Their business is broader than just Chiefs games, and Nebraska vs. Cincinnati was an opportunity to dig deeper into an evolving college landscape after previously hosting Big 12 championships, Division II rivalries and, last fall, four Kansas games.
But the Huskers and Bearcats could affect GEHA Field days after KC’s lone preseason home game and a little more than two weeks before the regular-season home opener — a Super Bowl rematch against the Philadelphia Eagles.
It isn’t a worthwhile risk in some stadiums.
It isn’t a concern at Arrowhead.
“One of the reasons we’re able to take opportunities like this and risks like this is our operations team, the people who do the work every day,” Donovan said. “They take a lot of pride in showcasing what makes this place special.”
That includes Matt Kenny, the Chiefs’ executive vice president of operations and events.
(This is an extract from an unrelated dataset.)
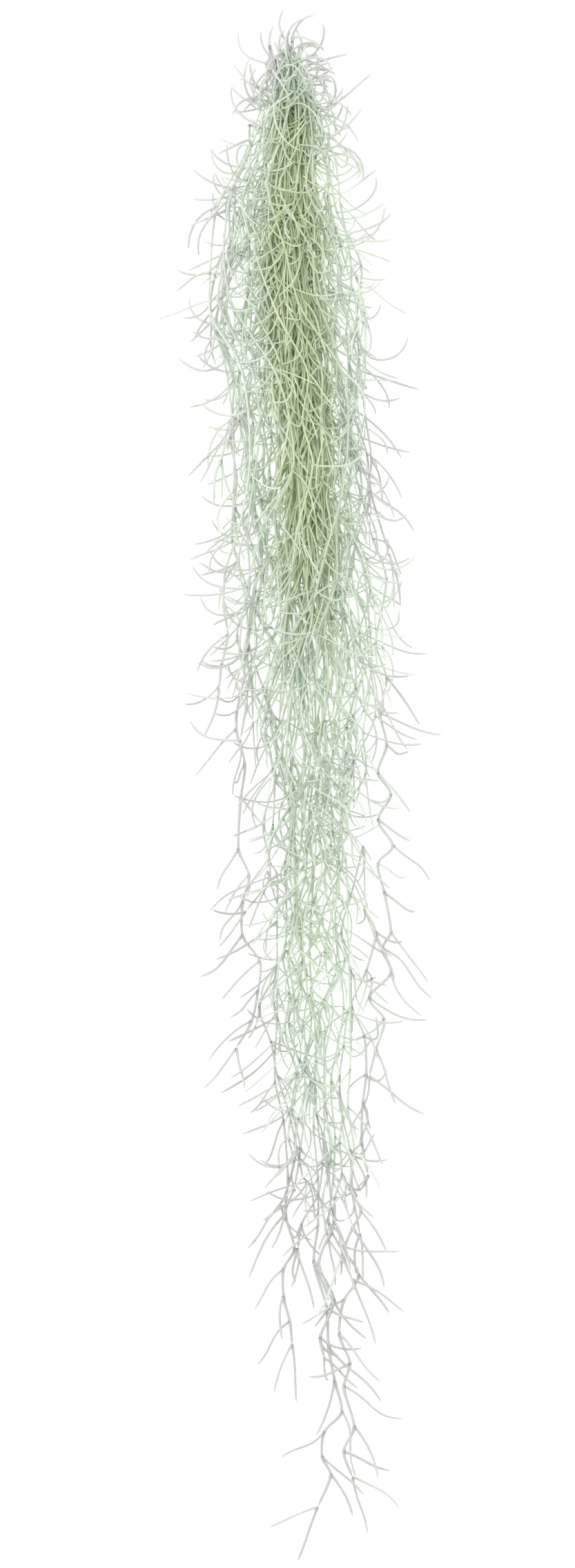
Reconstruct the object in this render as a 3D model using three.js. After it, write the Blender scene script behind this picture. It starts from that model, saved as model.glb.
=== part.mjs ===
// A bunch of Spanish moss (Tillandsia usneoides), lying on a flat surface.
//
// The bunch is a tangle of long leafy stems with no root and no holder. Each stem is one living strand:
// a thread-thin stalk that kinks at every node and carries thread-thin leaves there. The strands are
// gathered in a narrow neck at the top end, fan out into a body with a dense core, and thin out into a
// tail of a few single trailing strands.
//
// Units are millimetres. +Z is up, and the bunch lies on z = 0 with its gathered end towards +Y.
// Every strand is one closed solid, a three-sided tube whose leaves are drawn out of its own faces.
// Strands lie close to each other and never through each other.

import * as THREE from "three";

// ---------------------------------------------------------------- driving dimensions

const LENGTH = 720; // from the topmost leaf tips to the lowest tip
const STEM_RADIUS = 0.68; // to the corners of the three-sided stem
const LEAF_RADIUS = 0.55; // to the corners of a leaf, near its root
const BODY_INTERNODE = 25; // stem length between two nodes in the body
const TAIL_INTERNODE = 21; // and in the tail, where the kinks are sharper
const COLLAR = 1.7; // length of the short stem piece at a node that the leaves grow from
const LEAF_LENGTH = [21, 36]; // shortest and longest leaf
const END_LENGTH = { top: [14, 21], bottom: [20, 32] }; // the leaves that a strand ends in
const CLEARANCE = 0.34; // least gap between two strands
const OWN_CLEARANCE = 0.12; // and between two threads of one strand
const OWN_START = 3.2; // length of a leaf, from its root, that may lie near its own strand
const SIDE_REACH = [-59, 67]; // no leaf reaches further to the left or right
const FLOOR_STEM = STEM_RADIUS / 2; // centre height of a stem that lies on one flat side
const FLOOR_LEAF = LEAF_RADIUS; // centre height of a leaf that lies on the floor
const LOW = 1; // a node below this height lies on the floor

const LANE_STRANDS = 36;
const STARTS = [13, 44]; // distances down at which the middle strand and the outermost one start
const POINTED = 1.3; // the higher, the more strands start near the top
const START_SPREAD = 7; // how far below that a start may lie
const SHORTEST = 250; // distance down at which the shortest strand of the body ends
const LONGEST = 585; // and the longest
const FEW_LONG = 1.6; // the higher, the fewer strands are long
const INTERNODE_SPREAD = [0.7, 1.25]; // shortest and longest internode, as shares of the usual one
const SWAY = [0.8, 3.0]; // how far a strand wanders in its lane
const SWAY_PERIOD = [60, 120];
const KINK = [1.3, 3.2]; // how far a node stands out of its lane; twice that in the tail
const KINK_TILT = 0.9; // most radians between a strand's kinks and the horizontal
const LIE = 0.6; // share of sway and kinks that is left in height, because the bunch lies flat
const SAG = 2.2; // how far the underside of the bunch is pressed flat by its own weight

const TRIANGLE_LIMIT = 17400; // the leaves stop here
const LEAVES_AT_A_NODE = 3; // at most
const TRIES_FOR_A_LEAF = 22;
const LEAN = [0.6, 1.25]; // radians between a leaf and its stem
const CORE_LEAN = [0.45, 0.8]; // the same in the core, where the leaves are combed along the stems
const CROWN_LEAN = [0.7, 2.4]; // and in the crown, where some stand upwards
const ASIDE = 0.8; // most radians round the stem between a leaf and the face that it grows from
const BEND_ASIDE = 1.2; // most radians between the way a leaf curls and straight away from its stem
const CURLS_INWARDS = 0.55; // share of leaves that curl towards the stem instead
const CORE_CURLS_INWARDS = 0.65; // and the share of those in the core
const LEAST_RISE = 0.42; // sine of the least angle between a leaf and the face that it grows from
const FACES_DOWN = -0.9; // a face whose normal is lower than this lies on the floor
const SHARPEST_BEND = 1.15; // most radians between two straight pieces of a leaf
const SHORTEST_PIECE = 4; // of a leaf
const CURVED = 0.7; // a leaf that turns through more radians than this has three pieces, not two
const LEAF_TAPER = 0.3;
const FIRST_OF_TWO = 0.56; // share of a leaf of two pieces that lies in the first
const END_TILT = { top: 0.7, bottom: 0.35 }; // most radians between a stem's end and its end leaf
const END_CURL = { top: [1.2, 2.9], bottom: [0.15, 0.6] }; // radians that an end leaf turns through

// The outline of the gathered strands, from the top down:
// [distance down, centre x, core centre x, half width, half thickness]
const OUTLINE = [
  [8, -5, -5, 6, 6],
  [22, -6, -6, 6.6, 7],
  [34, -6, -5, 8, 8],
  [60, -7, -3, 18, 10],
  [92, -10, -2, 29, 13],
  [118, -11, -1, 36, 16],
  [145, -8, 0, 36, 17],
  [190, 0, 1, 35, 18],
  [262, 3, 4, 37, 18],
  [333, 4, 5, 35, 14],
  [357, 2, 4, 31, 12],
  [395, 1, 2, 25, 9],
  [450, 1, 1, 22, 7],
  [520, 3, 2, 20, 5],
  [590, 4, 3, 14, 3],
];
const LOOSENS = [30, 86]; // the lanes are tight above the first distance down, loose below the second
const TAIL = 380; // distance down at which the body ends and the tail of single strands begins
const KINKIER = [TAIL - 60, TAIL + 40]; // where the kinks grow to those of the tail
const TRAILS = 240; // distance down at which a trailing strand leaves the others
const OPENS = 110; // distance down at which the core's strands carry fewer leaves
const CORE_SHARE = 0.72; // lane radius, at the neck, inside which strands go to the core
const CORE_RADIUS = 0.45; // lane radius of that core in the body
const TWIST = 0.55; // swing of all lanes about the middle of the bunch, in radians
const TWIST_PERIOD = 260;
const CROWN = 70; // above this distance down some leaves stand upwards
const CURL = [
  [40, 1.3, 2.9],
  [130, 0.3, 1.9],
  [300, 0.2, 1.4],
  [420, 0.15, 0.9],
  [560, 0.15, 0.6],
]; // [distance down, least and most radians that a leaf turns through]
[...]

He’s an Omaha native who grew up a Nebraska fan.
“We’ve done four-day flips after concerts in the past,” Kenny told The World-Herald. “This one’s a non-negotiable. Thankfully, we’ve got some of the business working for us.”
Because as much will go into treating the field postgame, there’s work to do pregame, too.
Arrowhead won’t have Chiefs markings on the field come Aug. 28, Kenny said. Despite being moved, the matchup is technically still as a Cincinnati home game, meaning the field will have Big 12 branding.
After years of trips to Memorial Stadium, Kenny can’t wait for Nebraska to come to Arrowhead. Neither can his friends and family.
“I was home a couple weeks ago, and one out of three people I talked to mentioned it,” said Kenny, an Omaha Creighton Prep graduate. “There’s a sense of pride with that, that our first entry into this new college platform happens to be the team I rooted for my whole life.
Kenny paused.
“However, a job’s a job,” he said, smiling, “and on game day, I’ll be in red.”
Nebraska fans can expect a great experience, Donovan said, when they take over Arrowhead. The Chiefs’ president knows it will be different from Memorial Stadium — “it’s own unique thing,” Donovan said — but different in a good way. The only way Kansas City knows how.
“We’re gonna do it like we do every time,” Donovan said. “It’s gonna be great.”